The Sake24/BoE Western Cape Growth Index has been showing
slowing year-on-year growth since around December 2011. I’ve already mentioned
that, while still solid, quarter-on-quarter house price growth in the Western
Cape was slightly lower in the 2nd quarter. Should economic growth slow, this
should be expected to lead house price growth in a similar direction, with the
recent lone interest rate cut perhaps proving a partial counter to economic
weakness.
An extract from the most recent release of the Sake24/BoE
Barometer, earlier in July, reads as follows…. “Together with the chilly Cape
weather the Western Cape economy is also cooling down, as is evident from the
May Sake24 and BoE Private Clients Western Cape Barometer. But although the
barometer's main index contracted 1.6% year-on-year (y/y) in May and average
consumers and small business enterprises in the province were becoming more
cautious, figures like vehicle sales still show some punch in the provincial
economy here and there. Motor sales, for instance, were 11.2% better than in
May last year and visits to hotels and restaurants 3.8% up.”

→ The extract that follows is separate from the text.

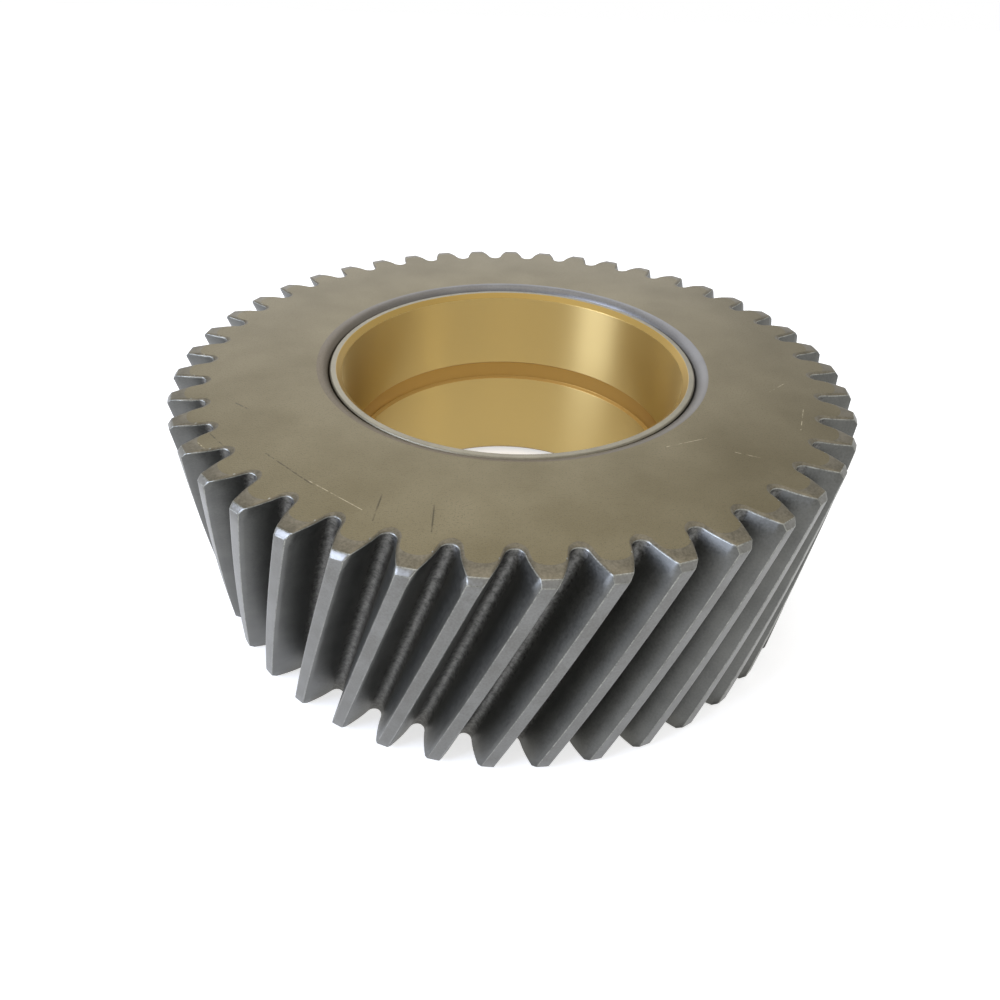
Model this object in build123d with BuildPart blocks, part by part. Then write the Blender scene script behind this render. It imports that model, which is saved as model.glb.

So in short, it seems our province’s economy is not too
badly off, but slowing seems to be the order of the day, and housing market
normally tracks economic trends.
Note on the FNB Valuers’ Market Strength Index: When an FNB valuer
values a property, he/she is required to provide a rating of demand as well as
supply for property in the specific area. The demand and supply rating
categories are a simple “good (100)”, “average (50)”, and “weak (0)”. From all of these ratings we compile an
aggregate demand and an aggregate supply rating, which are expressed on a scale
of 0 to 100. After aggregating the individual demand and supply ratings, we
subtract the aggregate supply rating from the demand rating, add 100 to the
difference, and divide by 2, so that the FNB Valuers’ Residential Market
Strength Index is also depicted on a scale of 0 to 100 with 50 being the point
where supply and demand are equal.
Cool info Clint. Do your views agree with those of John Loos?